Who was the first person from a book (real or imagined) that you wanted to be when you were a child? Why?
It is not one person that comes to mind when I hear this question, but rather a group of people . . . four young siblings, in fact. When we are first introduced to these children, they are hungry and searching for a place to eat and sleep for the night. They are alone, without parents; however, they are not truly alone because they have one another. They find some food for the night and a place to sleep, but when the owners of a bakery threaten to ship one of them off and work the others for free labor, they devise a plan to sneak off into the night and once again survive on their own. They eventually find their own home in an abandoned boxcar, the oldest finds work to support his family, and they learn to live off the bare essentials and be happy.
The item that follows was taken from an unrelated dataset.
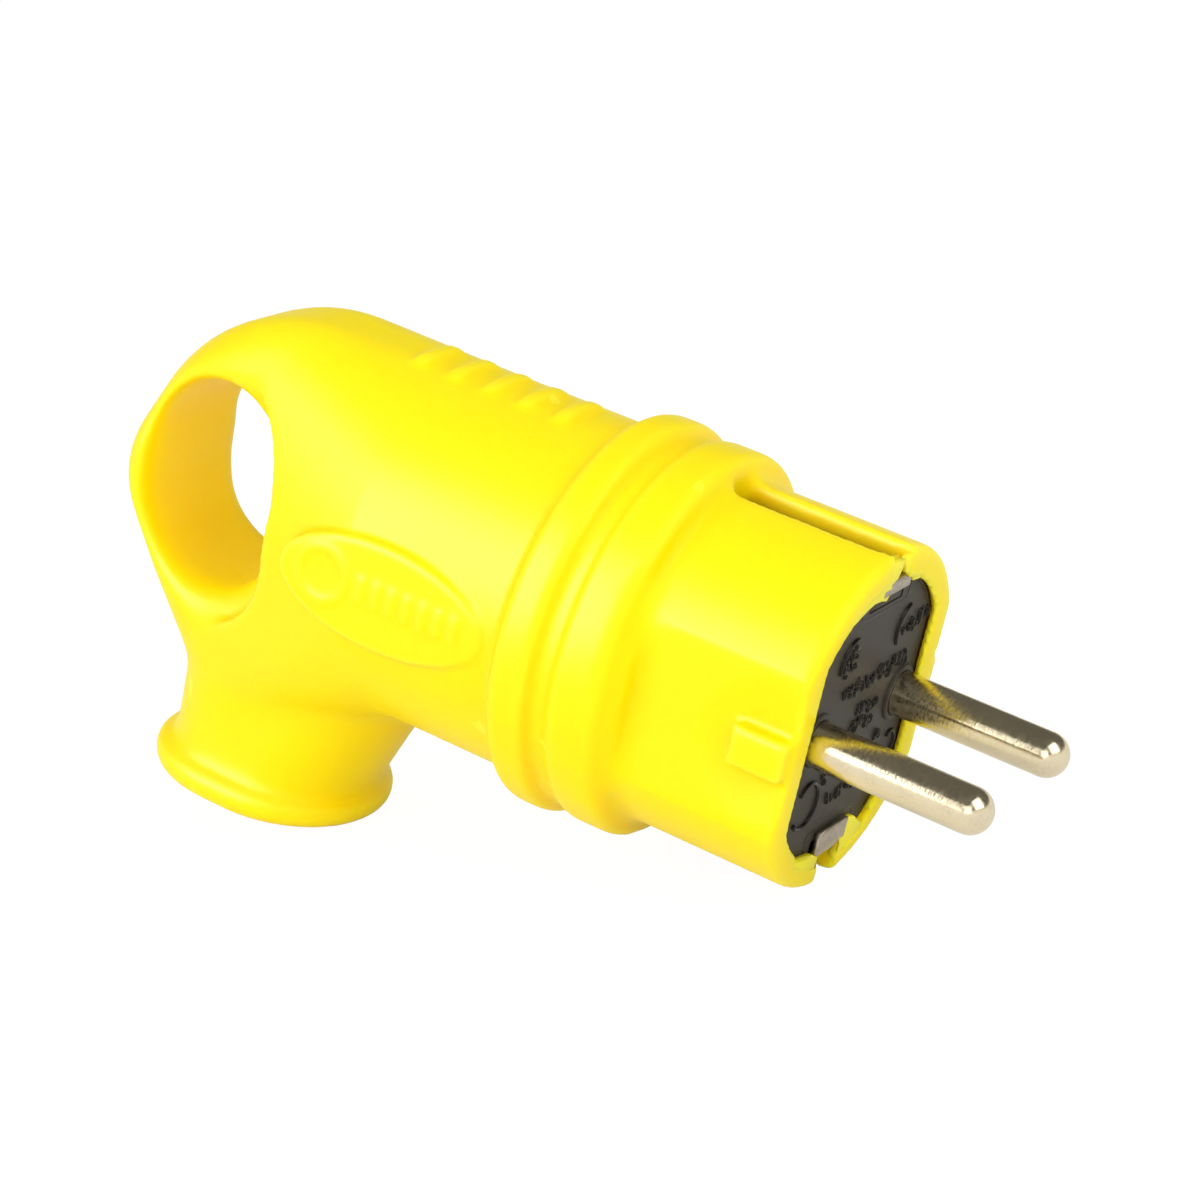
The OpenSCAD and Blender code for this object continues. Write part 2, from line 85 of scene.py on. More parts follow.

As an adult, I have re-read this book a multitude of times . . . on my own and to both of my children when they were infants. The magic is still there. I really don't know what the power was about this book, or what it still is, though I have my theories as a wiser and more mature adult. I tend to lean towards the independence these children had . . . the ability to go to bed when they pleased, being able to earn their keep and not have to report to an adult, to know that their contribution mattered. As a true latch-key kid, I was often left alone after school, having to fend for myself. I could relate! Then again, I also had to wonder if it really came down to the relationships. I was an only child. I often wondered what it was like to have that special sibling bond. I had my cousins, an aunt, and an uncle that practically lived with us during different times of the year, but never a full-time, true sibling. I even look at my children now and envy the relationship they have (even during the bickering and fighting!). It's a special bond that I will never know, but while reading The Boxcar Children, I could almost imagine that I was one of those sisters.
When it comes down to it, I think I wanted to be an independent sister . . . and these children filled that need! Thank you to Gertrude Chandler Warner for raising those characters, which in turn helped to raise me!